In the present example, the height adjusting mechanism <NUM> only drives the cutting assembly <NUM> to move up and down in the first axis <NUM>, while the prime mover <NUM> and the transmitting assembly <NUM> are kept constant relative to the housing in the first axis <NUM>. A total number of parts driven by the height adjusting mechanism <NUM> that can move up and down in the first axis <NUM> synchronously with the mowing member <NUM> is small, and a total weight of the parts is also relatively small, thereby improving the comfort of operation of the height adjusting mechanism <NUM> and improving the stability of the height adjusting mechanism <NUM>. The weight of loads driven by the height adjusting mechanism <NUM> is also relatively small, thereby prolonging the service life of the height adjusting mechanism <NUM>. In addition, since the prime mover <NUM> and the transmitting assembly <NUM> do not move up and down together with the cutting assembly <NUM>, the prime mover <NUM> and the transmitting assembly <NUM> can be mounted to the mounting structure <NUM> of the housing, thereby improving the reliability of the prime mover <NUM> and the transmitting assembly <NUM>, reducing the vibration generated by the prime mover <NUM> and the transmitting assembly <NUM> during the operation of the lawn mower, thereby extending the service life of the lawn mower. Furthermore, the mounting shaft <NUM> and the mowing member <NUM> can be driven by the height adjusting mechanism <NUM> to move up and down in the first axis <NUM>, so that the mowing member <NUM> is stably mounted to the mounting shaft <NUM>, which improves the reliability of the cutting assembly <NUM>.

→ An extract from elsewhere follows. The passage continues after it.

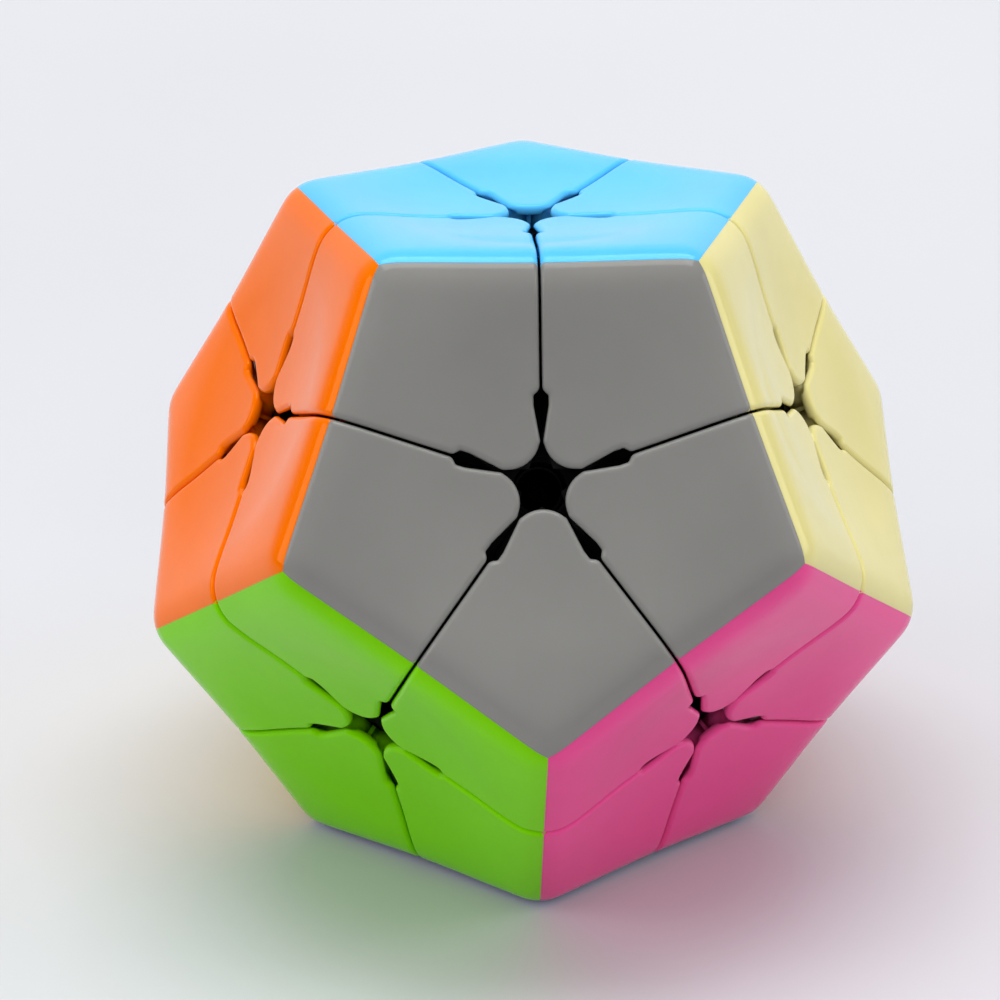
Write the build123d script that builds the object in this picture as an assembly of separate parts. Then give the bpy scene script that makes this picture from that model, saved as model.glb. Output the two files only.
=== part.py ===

In the present example, the fit between the first driving wheel <NUM> and the mounting shaft <NUM> is clearance fit. When the mounting shaft <NUM> moves up and down under an external force, because the mounting shaft <NUM> is in the clearance fit with the first driving wheel <NUM>, the mounting shaft <NUM> does not drive the first driving wheel <NUM> and the driving belt <NUM> matched with the first driving wheel <NUM> to move up and down, so the prime mover <NUM> dose not move with the mounting shaft <NUM> when the mounting shaft <NUM> moves up and down.

The driving mechanism <NUM> can be assembled at any position in the housing under a premise of ensuring that the prime mover shaft <NUM> can transmit torque to the mounting shaft <NUM> through the transmitting assembly <NUM>, so that it can also be assembled at a more reasonable position according to the position of a center of gravity of the lawn mower and the arrangement of internal structures.

The second axis <NUM> on which the prime mover shaft <NUM> rotates does not overlap with the first axis <NUM> on which the mounting shaft <NUM> rotates.

Preferably, the first axis <NUM> and the second axis <NUM> are parallel to each other and spaced apart by a distance. The second axis <NUM> is parallel to and not coincident with the first axis <NUM>. Alternatively, in some other examples, a second axis and a first axis may be perpendicular to each other, or the second axis may be inclined relative to the first axis.

Claim 1:
A robotic lawn mower (<NUM>), comprising:
a mowing system (<NUM>) for mowing grass;
a housing (<NUM>) configured to support the mowing system (<NUM>);
a working assembly (<NUM>) comprising a working wheel (<NUM>) configured to support the housing (<NUM>) to drive the robotic lawn mower (<NUM>) to walk on a ground; and
an energy source device (<NUM>) used to provide energy source;
wherein the mowing system (<NUM>) comprises:
a cutting assembly (<NUM>) comprising a mowing member (<NUM>) for cutting the grass and a mounting shaft (<NUM>) for mounting the mowing member (<NUM>), wherein the mounting shaft (<NUM>) is capable of rotating about a first axis (<NUM>) relative to the housing (<NUM>);
a driving mechanism (<NUM>) comprising an electric motor (<NUM>), the electric motor (<NUM>) comprising a stator assembly and a rotor assembly, the rotor assembly comprising a driving shaft (<NUM>) for driving the cutting assembly (<NUM>) to rotate; and
a height adjusting mechanism (<NUM>) for adjusting the movement of the cutting assembly (<NUM>) along the first axis (<NUM>) to achieve different cutting heights of the mowing member (<NUM>), characterized in that
the driving shaft (<NUM>) is provided with a mounting hole (1111a) and the mounting shaft (<NUM>) passes through the mounting hole (1111a);
the driving shaft (<NUM>) is formed with a driving portion for driving the mounting shaft (<NUM>) to rotate synchronously with the driving shaft (<NUM>) and the driving portion allows the mounting shaft (<NUM>) to move relative to the driving shaft (<NUM>) along the first axis (<NUM>); and
when the height adjusting mechanism (<NUM>) adjusts the cutting assembly (<NUM>) to move along the first axis (<NUM>), the mounting shaft (<NUM>) moves relative to the driving shaft (<NUM>) along the first axis (<NUM>).